### Problem description
Write out each line beneath this one exactly as it reads.

### Information supplied
......

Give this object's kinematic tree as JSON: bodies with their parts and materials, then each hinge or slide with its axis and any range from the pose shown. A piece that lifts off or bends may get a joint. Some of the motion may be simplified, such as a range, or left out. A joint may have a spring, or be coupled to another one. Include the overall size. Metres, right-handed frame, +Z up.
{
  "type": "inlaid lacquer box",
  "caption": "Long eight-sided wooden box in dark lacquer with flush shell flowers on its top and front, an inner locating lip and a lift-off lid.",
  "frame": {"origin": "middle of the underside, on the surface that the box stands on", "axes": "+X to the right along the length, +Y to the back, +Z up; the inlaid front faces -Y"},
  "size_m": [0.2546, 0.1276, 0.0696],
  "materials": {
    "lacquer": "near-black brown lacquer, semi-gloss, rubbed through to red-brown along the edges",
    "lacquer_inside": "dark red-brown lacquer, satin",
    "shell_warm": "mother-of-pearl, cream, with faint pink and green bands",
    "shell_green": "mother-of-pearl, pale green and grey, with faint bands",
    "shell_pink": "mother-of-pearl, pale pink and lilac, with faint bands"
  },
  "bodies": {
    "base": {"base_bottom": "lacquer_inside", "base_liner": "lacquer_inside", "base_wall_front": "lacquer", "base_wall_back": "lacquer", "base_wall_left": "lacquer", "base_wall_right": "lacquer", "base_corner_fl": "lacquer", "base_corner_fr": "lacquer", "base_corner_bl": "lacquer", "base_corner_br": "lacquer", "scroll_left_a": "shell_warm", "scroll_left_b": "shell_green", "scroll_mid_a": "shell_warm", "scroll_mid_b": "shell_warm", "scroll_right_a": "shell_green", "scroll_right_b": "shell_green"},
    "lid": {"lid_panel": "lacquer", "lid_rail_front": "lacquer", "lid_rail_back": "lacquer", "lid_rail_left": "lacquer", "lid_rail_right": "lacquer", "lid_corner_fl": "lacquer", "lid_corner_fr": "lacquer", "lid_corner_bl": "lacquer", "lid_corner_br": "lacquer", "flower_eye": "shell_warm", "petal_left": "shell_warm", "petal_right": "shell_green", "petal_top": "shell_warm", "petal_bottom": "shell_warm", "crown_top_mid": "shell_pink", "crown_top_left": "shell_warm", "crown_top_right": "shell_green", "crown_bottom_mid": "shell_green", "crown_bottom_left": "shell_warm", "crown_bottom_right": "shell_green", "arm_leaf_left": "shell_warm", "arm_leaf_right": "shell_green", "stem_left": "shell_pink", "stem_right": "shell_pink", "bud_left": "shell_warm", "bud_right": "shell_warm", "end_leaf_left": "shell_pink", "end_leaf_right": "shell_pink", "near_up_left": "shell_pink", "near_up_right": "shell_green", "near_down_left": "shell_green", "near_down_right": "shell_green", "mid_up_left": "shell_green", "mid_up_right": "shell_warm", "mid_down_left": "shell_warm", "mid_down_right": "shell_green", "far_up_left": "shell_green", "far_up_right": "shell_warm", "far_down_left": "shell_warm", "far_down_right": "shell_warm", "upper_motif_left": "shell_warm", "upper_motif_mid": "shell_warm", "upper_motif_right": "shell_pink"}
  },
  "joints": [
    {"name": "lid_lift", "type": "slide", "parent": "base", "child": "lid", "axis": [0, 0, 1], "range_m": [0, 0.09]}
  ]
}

......

### Answer to this exercise
Give this object's kinematic tree as JSON: bodies with their parts and materials, then each hinge or slide with its axis and any range from the pose shown. A piece that lifts off or bends may get a joint. Some of the motion may be simplified, such as a range, or left out. A joint may have a spring, or be coupled to another one. Include the overall size. Metres, right-handed frame, +Z up.
{
  "type": "inlaid lacquer box",
  "caption": "Long eight-sided wooden box in dark lacquer with flush shell flowers on its top and front, an inner locating lip and a lift-off lid.",
  "frame": {"origin": "middle of the underside, on the surface that the box stands on", "axes": "+X to the right along the length, +Y to the back, +Z up; the inlaid front faces -Y"},
  "size_m": [0.2546, 0.1276, 0.0696],
  "materials": {
    "lacquer": "near-black brown lacquer, semi-gloss, rubbed through to red-brown along the edges",
    "lacquer_inside": "dark red-brown lacquer, satin",
    "shell_warm": "mother-of-pearl, cream, with faint pink and green bands",
    "shell_green": "mother-of-pearl, pale green and grey, with faint bands",
    "shell_pink": "mother-of-pearl, pale pink and lilac, with faint bands"
  },
  "bodies": {
    "base": {"base_bottom": "lacquer_inside", "base_liner": "lacquer_inside", "base_wall_front": "lacquer", "base_wall_back": "lacquer", "base_wall_left": "lacquer", "base_wall_right": "lacquer", "base_corner_fl": "lacquer", "base_corner_fr": "lacquer", "base_corner_bl": "lacquer", "base_corner_br": "lacquer", "scroll_left_a": "shell_warm", "scroll_left_b": "shell_green", "scroll_mid_a": "shell_warm", "scroll_mid_b": "shell_warm", "scroll_right_a": "shell_green", "scroll_right_b": "shell_green"},
    "lid": {"lid_panel": "lacquer", "lid_rail_front": "lacquer", "lid_rail_back": "lacquer", "lid_rail_left": "lacquer", "lid_rail_right": "lacquer", "lid_corner_fl": "lacquer", "lid_corner_fr": "lacquer", "lid_corner_bl": "lacquer", "lid_corner_br": "lacquer", "flower_eye": "shell_warm", "petal_left": "shell_warm", "petal_right": "shell_green", "petal_top": "shell_warm", "petal_bottom": "shell_warm", "crown_top_mid": "shell_pink", "crown_top_left": "shell_warm", "crown_top_right": "shell_green", "crown_bottom_mid": "shell_green", "crown_bottom_left": "shell_warm", "crown_bottom_right": "shell_green", "arm_leaf_left": "shell_warm", "arm_leaf_right": "shell_green", "stem_left": "shell_pink", "stem_right": "shell_pink", "bud_left": "shell_warm", "bud_right": "shell_warm", "end_leaf_left": "shell_pink", "end_leaf_right": "shell_pink", "near_up_left": "shell_pink", "near_up_right": "shell_green", "near_down_left": "shell_green", "near_down_right": "shell_green", "mid_up_left": "shell_green", "mid_up_right": "shell_warm", "mid_down_left": "shell_warm", "mid_down_right": "shell_green", "far_up_left": "shell_green", "far_up_right": "shell_warm", "far_down_left": "shell_warm", "far_down_right": "shell_warm", "upper_motif_left": "shell_warm", "upper_motif_mid": "shell_warm", "upper_motif_right": "shell_pink"}
  },
  "joints": [
    {"name": "lid_lift", "type": "slide", "parent": "base", "child": "lid", "axis": [0, 0, 1], "range_m": [0, 0.09]}
  ]
}